### [What to work on]
Extract every line of the material below and reproduce it faithfully.

• • • • •

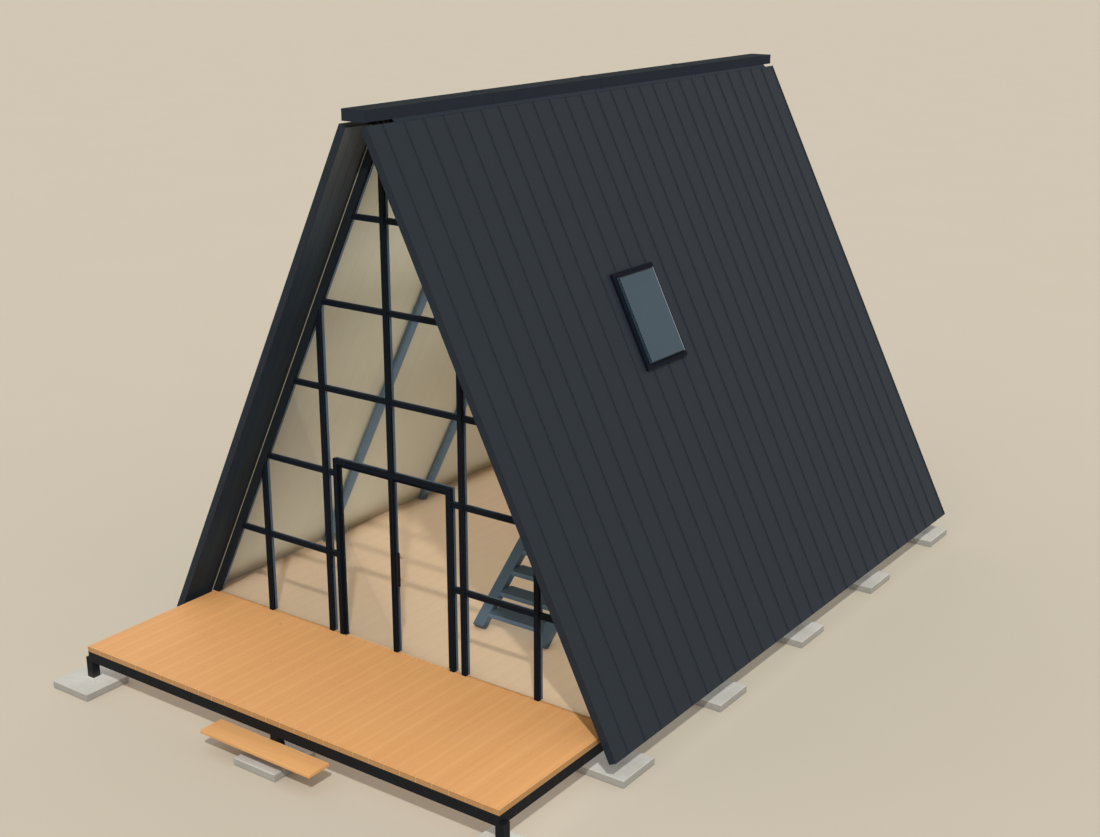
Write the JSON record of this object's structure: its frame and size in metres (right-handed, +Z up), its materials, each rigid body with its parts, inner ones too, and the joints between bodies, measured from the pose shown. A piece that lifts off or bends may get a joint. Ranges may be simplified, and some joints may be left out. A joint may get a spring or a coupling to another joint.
{
  "type": "a-frame cabin",
  "caption": "A-frame cabin on pads with a metal roof down to the floor, a glazed front gable with a double door, a deck, a step, a roof light and a stair to a loft.",
  "frame": {"origin": "middle of the plan at ground level, on the undersides of the pads", "axes": "+X to the right seen from the front, +Y from the deck towards the closed back wall, +Z up"},
  "size_m": [6.6, 10.6, 6.6871],
  "materials": {
    "concrete": "matt cast concrete",
    "dark_steel": "satin powder coat",
    "deck_timber": "oiled softwood boards",
    "floor_timber": "matt lacquered boards",
    "lining_timber": "clear matt finish",
    "plank_timber": "oiled softwood",
    "roof_board": "dark stained",
    "roof_metal": "matt coated sheet",
    "ridge_metal": "matt coated sheet",
    "frame_metal": "satin powder coat",
    "tube_steel": "satin paint",
    "clear_glass": "clear",
    "roof_glass": "clear, slightly grey",
    "pivot_steel": "brushed"
  },
  "bodies": {
    "cabin": {"footing_pads": "concrete", "foot_posts": "dark_steel", "left_side_beam": "dark_steel", "right_side_beam": "dark_steel", "centre_beam": "dark_steel", "cross_beams": "dark_steel", "deck_boards": "deck_timber", "cabin_floor": "floor_timber", "sole_plates": "floor_timber", "step_plank": "plank_timber", "step_brackets": "dark_steel", "a_frame_tubes": "tube_steel", "ridge_beam": "lining_timber", "left_lining": "lining_timber", "right_lining": "lining_timber", "left_roof_panel": "roof_board", "right_roof_panel": "roof_board", "left_roof_cladding": "roof_metal", "right_roof_cladding": "roof_metal", "ridge_cap": "ridge_metal", "skylight_frame": "frame_metal", "skylight_glass": "roof_glass", "gable_trims": "lining_timber", "left_raking_frame": "frame_metal", "right_raking_frame": "frame_metal", "gable_mullions": "frame_metal", "gable_transoms": "frame_metal", "door_jambs": "frame_metal", "door_header": "frame_metal", "lower_gable_glass": "clear_glass", "upper_gable_glass": "clear_glass", "door_pivots": "pivot_steel", "rear_wall": "roof_board", "rear_cladding": "roof_metal", "rear_lining": "lining_timber", "stair_stringers": "tube_steel", "stair_treads": "tube_steel", "loft_beams": "lining_timber", "loft_floor": "floor_timber"},
    "left_leaf": {"left_door_frame": "frame_metal", "left_door_glass": "clear_glass"},
    "right_leaf": {"right_door_frame": "frame_metal", "right_door_glass": "clear_glass", "door_handle": "frame_metal"}
  },
  "joints": [
    {"name": "left_leaf_pivot", "type": "hinge", "parent": "cabin", "child": "left_leaf", "pos_m": [-0.785, -3, 0.503], "axis": [0, 0, -1], "range_deg": [0, 90]},
    {"name": "right_leaf_pivot", "type": "hinge", "parent": "cabin", "child": "right_leaf", "pos_m": [0.785, -3, 0.503], "axis": [0, 0, 1], "range_deg": [0, 90]}
  ]
}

• • • • •

### [Solution to the exercise]
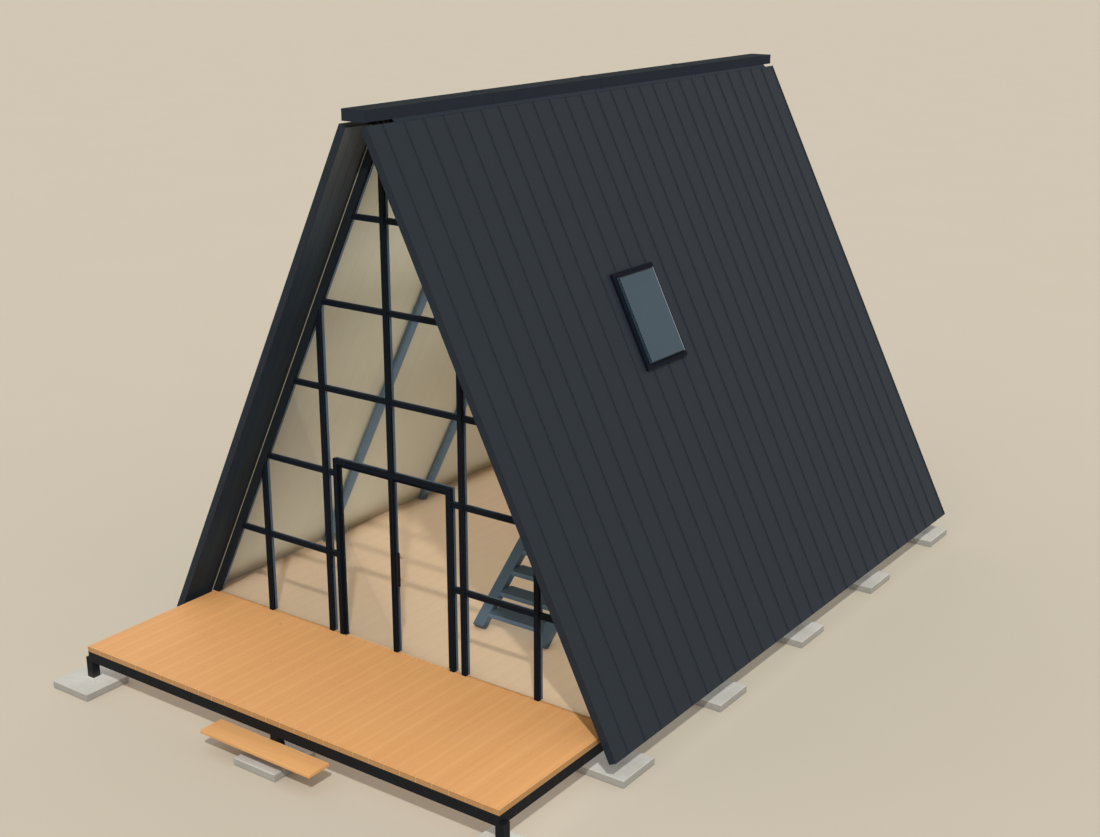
Write the JSON record of this object's structure: its frame and size in metres (right-handed, +Z up), its materials, each rigid body with its parts, inner ones too, and the joints between bodies, measured from the pose shown. A piece that lifts off or bends may get a joint. Ranges may be simplified, and some joints may be left out. A joint may get a spring or a coupling to another joint.
{
  "type": "a-frame cabin",
  "caption": "A-frame cabin on pads with a metal roof down to the floor, a glazed front gable with a double door, a deck, a step, a roof light and a stair to a loft.",
  "frame": {"origin": "middle of the plan at ground level, on the undersides of the pads", "axes": "+X to the right seen from the front, +Y from the deck towards the closed back wall, +Z up"},
  "size_m": [6.6, 10.6, 6.6871],
  "materials": {
    "concrete": "matt cast concrete",
    "dark_steel": "satin powder coat",
    "deck_timber": "oiled softwood boards",
    "floor_timber": "matt lacquered boards",
    "lining_timber": "clear matt finish",
    "plank_timber": "oiled softwood",
    "roof_board": "dark stained",
    "roof_metal": "matt coated sheet",
    "ridge_metal": "matt coated sheet",
    "frame_metal": "satin powder coat",
    "tube_steel": "satin paint",
    "clear_glass": "clear",
    "roof_glass": "clear, slightly grey",
    "pivot_steel": "brushed"
  },
  "bodies": {
    "cabin": {"footing_pads": "concrete", "foot_posts": "dark_steel", "left_side_beam": "dark_steel", "right_side_beam": "dark_steel", "centre_beam": "dark_steel", "cross_beams": "dark_steel", "deck_boards": "deck_timber", "cabin_floor": "floor_timber", "sole_plates": "floor_timber", "step_plank": "plank_timber", "step_brackets": "dark_steel", "a_frame_tubes": "tube_steel", "ridge_beam": "lining_timber", "left_lining": "lining_timber", "right_lining": "lining_timber", "left_roof_panel": "roof_board", "right_roof_panel": "roof_board", "left_roof_cladding": "roof_metal", "right_roof_cladding": "roof_metal", "ridge_cap": "ridge_metal", "skylight_frame": "frame_metal", "skylight_glass": "roof_glass", "gable_trims": "lining_timber", "left_raking_frame": "frame_metal", "right_raking_frame": "frame_metal", "gable_mullions": "frame_metal", "gable_transoms": "frame_metal", "door_jambs": "frame_metal", "door_header": "frame_metal", "lower_gable_glass": "clear_glass", "upper_gable_glass": "clear_glass", "door_pivots": "pivot_steel", "rear_wall": "roof_board", "rear_cladding": "roof_metal", "rear_lining": "lining_timber", "stair_stringers": "tube_steel", "stair_treads": "tube_steel", "loft_beams": "lining_timber", "loft_floor": "floor_timber"},
    "left_leaf": {"left_door_frame": "frame_metal", "left_door_glass": "clear_glass"},
    "right_leaf": {"right_door_frame": "frame_metal", "right_door_glass": "clear_glass", "door_handle": "frame_metal"}
  },
  "joints": [
    {"name": "left_leaf_pivot", "type": "hinge", "parent": "cabin", "child": "left_leaf", "pos_m": [-0.785, -3, 0.503], "axis": [0, 0, -1], "range_deg": [0, 90]},
    {"name": "right_leaf_pivot", "type": "hinge", "parent": "cabin", "child": "right_leaf", "pos_m": [0.785, -3, 0.503], "axis": [0, 0, 1], "range_deg": [0, 90]}
  ]
}